**RECORDED INFORMATION:**
⁂
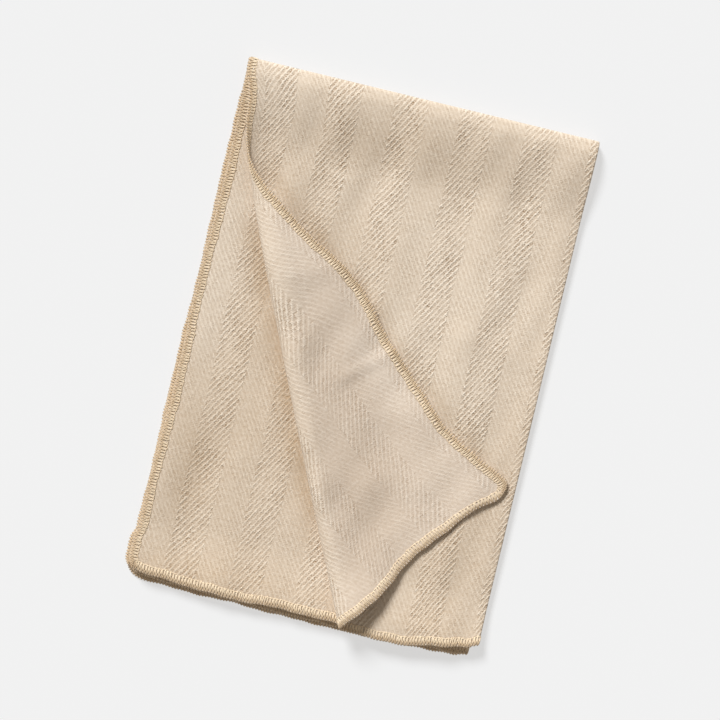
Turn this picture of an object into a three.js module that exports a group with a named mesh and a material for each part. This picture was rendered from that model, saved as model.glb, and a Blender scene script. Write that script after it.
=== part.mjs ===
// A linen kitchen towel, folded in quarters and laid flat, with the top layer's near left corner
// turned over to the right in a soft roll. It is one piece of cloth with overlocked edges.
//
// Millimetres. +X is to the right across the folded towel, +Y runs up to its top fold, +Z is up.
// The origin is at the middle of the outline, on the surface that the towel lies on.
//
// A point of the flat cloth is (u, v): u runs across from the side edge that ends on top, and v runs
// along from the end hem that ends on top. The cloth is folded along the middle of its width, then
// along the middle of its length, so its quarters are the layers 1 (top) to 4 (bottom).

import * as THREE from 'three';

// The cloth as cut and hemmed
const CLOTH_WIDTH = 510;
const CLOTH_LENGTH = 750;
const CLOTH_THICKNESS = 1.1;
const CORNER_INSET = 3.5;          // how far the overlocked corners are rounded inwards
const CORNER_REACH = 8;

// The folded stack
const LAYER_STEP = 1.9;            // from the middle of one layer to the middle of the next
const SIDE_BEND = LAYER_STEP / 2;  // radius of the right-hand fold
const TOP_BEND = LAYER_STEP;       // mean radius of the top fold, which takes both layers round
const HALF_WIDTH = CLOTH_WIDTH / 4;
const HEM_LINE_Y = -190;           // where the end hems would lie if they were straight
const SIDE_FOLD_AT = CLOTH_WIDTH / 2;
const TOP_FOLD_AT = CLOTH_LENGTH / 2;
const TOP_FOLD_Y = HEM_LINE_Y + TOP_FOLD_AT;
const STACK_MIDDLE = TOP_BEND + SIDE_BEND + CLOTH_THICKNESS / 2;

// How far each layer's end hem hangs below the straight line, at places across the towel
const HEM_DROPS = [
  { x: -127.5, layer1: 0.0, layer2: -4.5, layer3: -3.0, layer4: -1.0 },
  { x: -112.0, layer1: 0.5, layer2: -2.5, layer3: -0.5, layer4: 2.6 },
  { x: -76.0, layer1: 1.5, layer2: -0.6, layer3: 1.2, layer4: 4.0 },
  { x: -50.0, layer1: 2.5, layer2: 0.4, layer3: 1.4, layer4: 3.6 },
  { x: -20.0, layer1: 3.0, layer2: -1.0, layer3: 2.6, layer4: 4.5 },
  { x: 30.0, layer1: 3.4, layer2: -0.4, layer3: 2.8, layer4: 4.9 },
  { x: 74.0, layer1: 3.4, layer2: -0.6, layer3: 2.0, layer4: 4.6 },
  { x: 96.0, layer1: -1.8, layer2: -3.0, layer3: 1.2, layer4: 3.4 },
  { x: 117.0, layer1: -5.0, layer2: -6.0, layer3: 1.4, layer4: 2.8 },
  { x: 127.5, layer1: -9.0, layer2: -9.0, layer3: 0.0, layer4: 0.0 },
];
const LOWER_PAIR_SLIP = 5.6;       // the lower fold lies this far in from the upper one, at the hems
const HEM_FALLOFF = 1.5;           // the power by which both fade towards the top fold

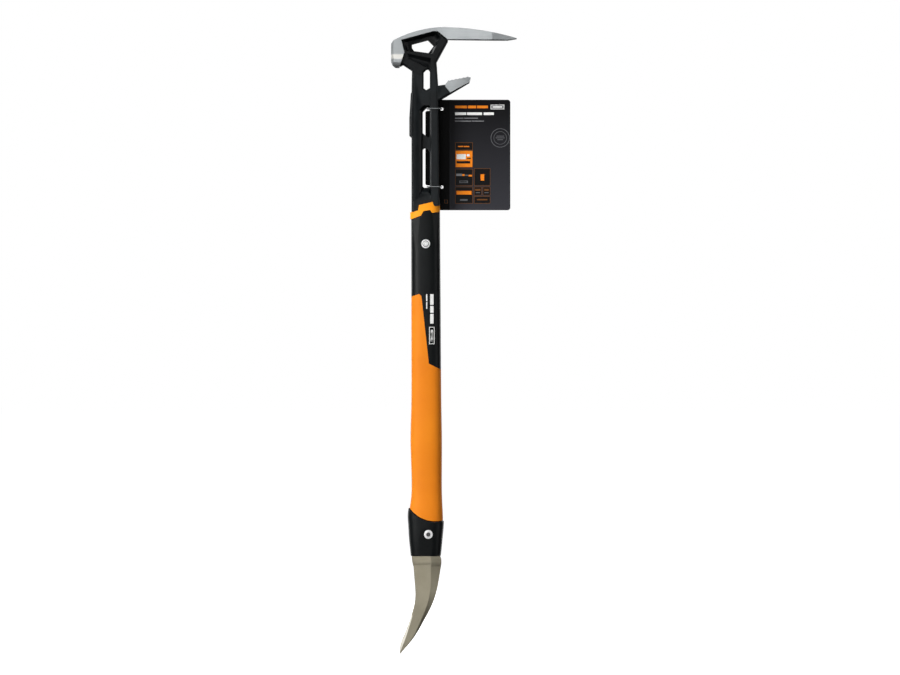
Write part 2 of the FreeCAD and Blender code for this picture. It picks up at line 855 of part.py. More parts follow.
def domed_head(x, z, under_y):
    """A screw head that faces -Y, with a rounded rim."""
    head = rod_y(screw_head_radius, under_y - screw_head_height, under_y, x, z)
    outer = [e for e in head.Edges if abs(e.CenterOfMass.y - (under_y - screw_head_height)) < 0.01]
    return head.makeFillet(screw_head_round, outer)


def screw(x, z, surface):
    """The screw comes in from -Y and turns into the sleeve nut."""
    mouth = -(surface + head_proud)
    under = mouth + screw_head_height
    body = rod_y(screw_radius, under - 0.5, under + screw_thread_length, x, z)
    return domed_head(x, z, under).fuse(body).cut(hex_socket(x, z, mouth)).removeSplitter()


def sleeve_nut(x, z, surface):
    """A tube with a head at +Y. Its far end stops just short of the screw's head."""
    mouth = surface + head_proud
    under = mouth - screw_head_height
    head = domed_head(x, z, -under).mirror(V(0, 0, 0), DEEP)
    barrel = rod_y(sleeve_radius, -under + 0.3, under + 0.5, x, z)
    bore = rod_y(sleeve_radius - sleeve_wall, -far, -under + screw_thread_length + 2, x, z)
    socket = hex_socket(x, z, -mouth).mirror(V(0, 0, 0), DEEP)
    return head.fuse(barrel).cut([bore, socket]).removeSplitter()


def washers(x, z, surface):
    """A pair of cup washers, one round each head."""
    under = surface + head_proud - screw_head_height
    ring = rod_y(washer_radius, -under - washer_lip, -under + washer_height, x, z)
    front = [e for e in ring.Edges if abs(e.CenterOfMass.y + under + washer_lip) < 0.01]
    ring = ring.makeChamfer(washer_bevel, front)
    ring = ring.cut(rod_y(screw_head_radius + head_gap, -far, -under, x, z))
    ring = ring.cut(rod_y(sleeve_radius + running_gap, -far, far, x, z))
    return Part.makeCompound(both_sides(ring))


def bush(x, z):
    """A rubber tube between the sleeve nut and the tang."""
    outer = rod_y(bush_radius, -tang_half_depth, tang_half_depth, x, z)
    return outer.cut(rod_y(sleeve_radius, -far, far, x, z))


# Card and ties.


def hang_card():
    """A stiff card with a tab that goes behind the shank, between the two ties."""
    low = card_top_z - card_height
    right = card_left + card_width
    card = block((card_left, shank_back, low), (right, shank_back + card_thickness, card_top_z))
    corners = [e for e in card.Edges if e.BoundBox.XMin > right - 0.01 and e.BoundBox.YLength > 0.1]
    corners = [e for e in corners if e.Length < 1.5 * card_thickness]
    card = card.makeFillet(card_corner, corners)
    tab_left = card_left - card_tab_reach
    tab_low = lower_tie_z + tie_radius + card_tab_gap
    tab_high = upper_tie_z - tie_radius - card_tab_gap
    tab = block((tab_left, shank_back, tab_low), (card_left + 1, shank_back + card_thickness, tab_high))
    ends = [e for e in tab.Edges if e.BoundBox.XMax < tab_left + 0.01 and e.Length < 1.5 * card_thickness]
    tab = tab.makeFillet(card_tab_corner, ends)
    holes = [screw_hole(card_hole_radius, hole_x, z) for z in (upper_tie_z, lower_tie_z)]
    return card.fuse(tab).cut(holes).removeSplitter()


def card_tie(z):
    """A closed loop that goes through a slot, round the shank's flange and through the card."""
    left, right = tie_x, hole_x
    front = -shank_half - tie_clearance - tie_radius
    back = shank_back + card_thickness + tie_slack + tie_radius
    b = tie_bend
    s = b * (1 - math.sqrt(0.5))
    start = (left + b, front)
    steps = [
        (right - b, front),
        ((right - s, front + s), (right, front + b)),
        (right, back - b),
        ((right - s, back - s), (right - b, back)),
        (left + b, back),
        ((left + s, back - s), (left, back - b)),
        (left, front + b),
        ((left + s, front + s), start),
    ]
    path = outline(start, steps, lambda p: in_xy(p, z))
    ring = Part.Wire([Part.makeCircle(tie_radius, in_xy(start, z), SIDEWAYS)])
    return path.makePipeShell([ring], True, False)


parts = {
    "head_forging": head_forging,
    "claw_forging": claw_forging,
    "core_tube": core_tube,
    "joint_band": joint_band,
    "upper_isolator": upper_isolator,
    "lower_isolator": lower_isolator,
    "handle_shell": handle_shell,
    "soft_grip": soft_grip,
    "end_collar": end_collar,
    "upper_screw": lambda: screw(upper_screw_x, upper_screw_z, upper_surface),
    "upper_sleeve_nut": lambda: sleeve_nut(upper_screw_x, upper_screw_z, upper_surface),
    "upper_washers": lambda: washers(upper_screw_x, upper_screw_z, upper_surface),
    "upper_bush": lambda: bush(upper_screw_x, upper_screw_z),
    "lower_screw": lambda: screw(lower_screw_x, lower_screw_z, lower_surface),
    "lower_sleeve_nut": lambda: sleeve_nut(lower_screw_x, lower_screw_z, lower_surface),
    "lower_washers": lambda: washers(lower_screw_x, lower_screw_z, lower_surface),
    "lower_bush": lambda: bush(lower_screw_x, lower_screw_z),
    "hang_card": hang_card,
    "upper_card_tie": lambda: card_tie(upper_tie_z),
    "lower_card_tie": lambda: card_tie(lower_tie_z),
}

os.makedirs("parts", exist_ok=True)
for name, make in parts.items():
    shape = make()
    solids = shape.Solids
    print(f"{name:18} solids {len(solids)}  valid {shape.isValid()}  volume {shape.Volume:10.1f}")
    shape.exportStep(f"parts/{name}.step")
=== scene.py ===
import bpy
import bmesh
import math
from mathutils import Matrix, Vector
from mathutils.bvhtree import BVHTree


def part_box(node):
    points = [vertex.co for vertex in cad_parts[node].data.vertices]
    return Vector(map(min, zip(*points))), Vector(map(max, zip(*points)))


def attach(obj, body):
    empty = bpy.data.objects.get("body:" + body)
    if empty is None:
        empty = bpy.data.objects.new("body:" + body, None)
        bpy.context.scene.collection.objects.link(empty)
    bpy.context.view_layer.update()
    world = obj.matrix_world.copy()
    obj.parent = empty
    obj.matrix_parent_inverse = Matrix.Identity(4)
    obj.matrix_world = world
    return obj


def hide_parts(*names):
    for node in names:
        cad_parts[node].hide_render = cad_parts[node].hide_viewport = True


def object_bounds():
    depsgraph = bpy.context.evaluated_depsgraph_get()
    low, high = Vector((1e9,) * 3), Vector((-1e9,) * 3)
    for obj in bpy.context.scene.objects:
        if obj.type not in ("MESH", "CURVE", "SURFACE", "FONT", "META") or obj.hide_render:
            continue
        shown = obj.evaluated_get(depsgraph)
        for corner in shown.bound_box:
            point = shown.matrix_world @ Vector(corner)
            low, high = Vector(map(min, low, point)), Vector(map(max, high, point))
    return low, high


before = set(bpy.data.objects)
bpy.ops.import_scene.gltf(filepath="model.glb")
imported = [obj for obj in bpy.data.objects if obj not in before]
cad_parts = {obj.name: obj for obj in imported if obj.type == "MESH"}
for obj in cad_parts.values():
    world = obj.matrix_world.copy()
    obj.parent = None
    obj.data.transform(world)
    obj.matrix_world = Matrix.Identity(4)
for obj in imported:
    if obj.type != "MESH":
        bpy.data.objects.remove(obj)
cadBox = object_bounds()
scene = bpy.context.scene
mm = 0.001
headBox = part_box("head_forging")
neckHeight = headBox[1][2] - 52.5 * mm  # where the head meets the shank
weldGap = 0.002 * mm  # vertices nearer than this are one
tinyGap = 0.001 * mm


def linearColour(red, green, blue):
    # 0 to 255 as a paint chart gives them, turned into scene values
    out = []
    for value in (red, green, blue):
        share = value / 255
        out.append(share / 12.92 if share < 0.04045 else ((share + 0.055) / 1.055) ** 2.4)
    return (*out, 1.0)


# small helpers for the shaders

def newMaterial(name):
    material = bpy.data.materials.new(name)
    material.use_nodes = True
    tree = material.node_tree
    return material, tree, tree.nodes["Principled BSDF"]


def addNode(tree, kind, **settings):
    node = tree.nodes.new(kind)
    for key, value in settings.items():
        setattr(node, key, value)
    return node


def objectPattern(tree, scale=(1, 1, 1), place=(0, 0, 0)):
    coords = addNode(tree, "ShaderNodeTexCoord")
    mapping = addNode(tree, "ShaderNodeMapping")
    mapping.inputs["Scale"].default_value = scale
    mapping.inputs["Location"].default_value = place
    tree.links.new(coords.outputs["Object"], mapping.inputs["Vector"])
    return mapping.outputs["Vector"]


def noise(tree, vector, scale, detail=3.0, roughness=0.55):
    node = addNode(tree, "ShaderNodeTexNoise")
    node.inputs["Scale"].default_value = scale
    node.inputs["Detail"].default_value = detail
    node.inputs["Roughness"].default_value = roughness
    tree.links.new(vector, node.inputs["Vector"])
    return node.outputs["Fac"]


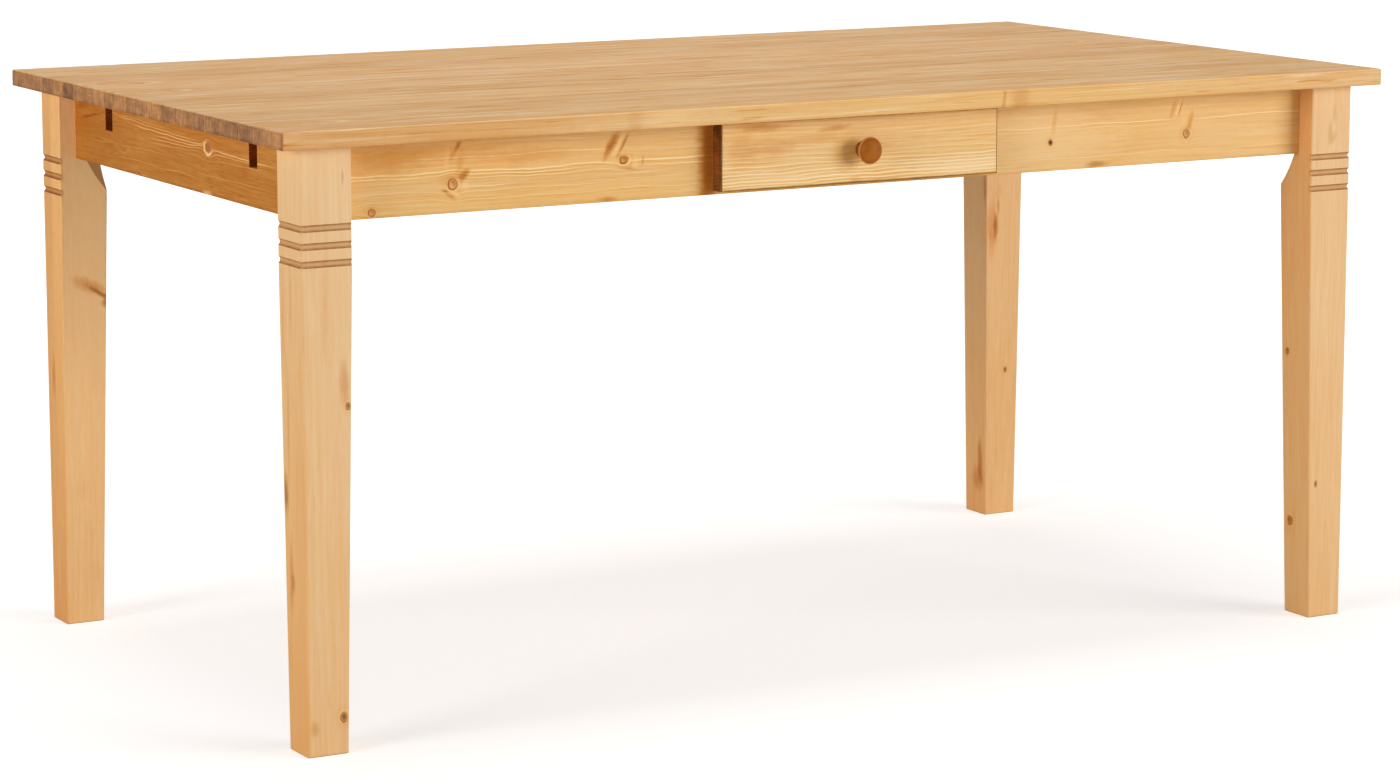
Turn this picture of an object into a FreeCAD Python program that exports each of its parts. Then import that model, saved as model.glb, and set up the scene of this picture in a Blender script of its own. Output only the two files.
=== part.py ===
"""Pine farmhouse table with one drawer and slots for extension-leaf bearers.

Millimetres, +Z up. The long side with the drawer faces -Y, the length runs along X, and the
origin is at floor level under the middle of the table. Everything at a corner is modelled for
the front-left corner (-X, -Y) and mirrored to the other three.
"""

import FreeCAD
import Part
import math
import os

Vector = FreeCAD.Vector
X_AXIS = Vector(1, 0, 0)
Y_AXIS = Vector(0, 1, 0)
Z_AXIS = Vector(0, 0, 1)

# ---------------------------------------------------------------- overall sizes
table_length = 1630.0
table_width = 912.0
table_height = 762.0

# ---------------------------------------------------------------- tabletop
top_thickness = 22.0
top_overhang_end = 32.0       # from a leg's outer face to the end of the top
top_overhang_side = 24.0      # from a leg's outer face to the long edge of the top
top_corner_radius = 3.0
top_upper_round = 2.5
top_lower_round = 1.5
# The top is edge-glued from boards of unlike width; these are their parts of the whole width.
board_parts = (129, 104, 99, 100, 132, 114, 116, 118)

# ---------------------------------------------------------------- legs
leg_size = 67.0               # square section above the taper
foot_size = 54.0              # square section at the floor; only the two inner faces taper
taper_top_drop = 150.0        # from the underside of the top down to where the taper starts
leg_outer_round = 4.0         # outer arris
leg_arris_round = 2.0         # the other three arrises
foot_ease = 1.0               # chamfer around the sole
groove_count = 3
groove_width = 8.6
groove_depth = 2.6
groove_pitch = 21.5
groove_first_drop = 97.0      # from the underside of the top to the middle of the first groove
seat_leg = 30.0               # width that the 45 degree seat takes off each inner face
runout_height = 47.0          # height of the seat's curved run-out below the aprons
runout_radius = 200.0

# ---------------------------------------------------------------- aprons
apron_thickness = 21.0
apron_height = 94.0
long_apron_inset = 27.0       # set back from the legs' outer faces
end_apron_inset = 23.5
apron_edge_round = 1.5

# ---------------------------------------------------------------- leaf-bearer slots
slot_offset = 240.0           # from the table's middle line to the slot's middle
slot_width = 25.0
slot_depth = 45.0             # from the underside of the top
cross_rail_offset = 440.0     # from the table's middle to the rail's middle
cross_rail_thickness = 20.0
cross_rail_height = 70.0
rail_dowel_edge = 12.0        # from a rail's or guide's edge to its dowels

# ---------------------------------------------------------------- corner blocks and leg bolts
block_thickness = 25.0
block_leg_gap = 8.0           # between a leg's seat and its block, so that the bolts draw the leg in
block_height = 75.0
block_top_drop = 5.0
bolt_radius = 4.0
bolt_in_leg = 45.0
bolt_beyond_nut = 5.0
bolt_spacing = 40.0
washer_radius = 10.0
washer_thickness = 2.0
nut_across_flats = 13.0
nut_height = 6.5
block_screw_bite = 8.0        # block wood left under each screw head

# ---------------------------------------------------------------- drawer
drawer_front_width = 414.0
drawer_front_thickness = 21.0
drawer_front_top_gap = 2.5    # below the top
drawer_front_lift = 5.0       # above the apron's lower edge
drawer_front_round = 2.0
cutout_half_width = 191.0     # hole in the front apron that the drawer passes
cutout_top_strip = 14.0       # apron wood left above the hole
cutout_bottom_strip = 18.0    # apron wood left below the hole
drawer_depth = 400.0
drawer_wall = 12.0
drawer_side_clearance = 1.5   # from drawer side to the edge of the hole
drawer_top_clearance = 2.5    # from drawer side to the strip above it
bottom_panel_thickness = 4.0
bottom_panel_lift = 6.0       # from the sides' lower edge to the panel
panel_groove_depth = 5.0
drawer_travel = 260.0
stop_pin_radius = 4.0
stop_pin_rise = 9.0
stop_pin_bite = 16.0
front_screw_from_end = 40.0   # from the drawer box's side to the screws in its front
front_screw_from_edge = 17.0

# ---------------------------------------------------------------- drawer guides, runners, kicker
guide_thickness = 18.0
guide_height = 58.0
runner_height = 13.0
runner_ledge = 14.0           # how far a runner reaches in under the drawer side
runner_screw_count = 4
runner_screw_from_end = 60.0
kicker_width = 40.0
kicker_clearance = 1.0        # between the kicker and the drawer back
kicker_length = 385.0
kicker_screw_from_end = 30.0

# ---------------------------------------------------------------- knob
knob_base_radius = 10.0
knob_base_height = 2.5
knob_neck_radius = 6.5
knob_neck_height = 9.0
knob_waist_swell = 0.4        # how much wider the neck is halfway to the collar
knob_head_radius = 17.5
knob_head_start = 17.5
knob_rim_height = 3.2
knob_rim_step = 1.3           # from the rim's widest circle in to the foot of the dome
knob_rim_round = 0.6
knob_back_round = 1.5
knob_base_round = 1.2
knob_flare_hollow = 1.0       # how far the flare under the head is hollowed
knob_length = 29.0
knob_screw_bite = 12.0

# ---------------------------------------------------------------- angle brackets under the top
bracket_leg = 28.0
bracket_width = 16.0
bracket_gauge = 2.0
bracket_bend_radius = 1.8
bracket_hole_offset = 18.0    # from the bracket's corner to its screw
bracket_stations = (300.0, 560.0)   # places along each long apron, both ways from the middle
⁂
**CHALLENGE:** Reproduce, exactly as written, the stretch of lines whose first line is the one with "Write part 2" and whose last line is the one with "under).fuse(body).cut(hex_socket(x, z, mouth)).removeSplitter()".

**EXERCISE OUTPUT:**
Write part 2 of the FreeCAD and Blender code for this picture. It picks up at line 855 of part.py. More parts follow.
def domed_head(x, z, under_y):
    """A screw head that faces -Y, with a rounded rim."""
    head = rod_y(screw_head_radius, under_y - screw_head_height, under_y, x, z)
    outer = [e for e in head.Edges if abs(e.CenterOfMass.y - (under_y - screw_head_height)) < 0.01]
    return head.makeFillet(screw_head_round, outer)


def screw(x, z, surface):
    """The screw comes in from -Y and turns into the sleeve nut."""
    mouth = -(surface + head_proud)
    under = mouth + screw_head_height
    body = rod_y(screw_radius, under - 0.5, under + screw_thread_length, x, z)
    return domed_head(x, z, under).fuse(body).cut(hex_socket(x, z, mouth)).removeSplitter()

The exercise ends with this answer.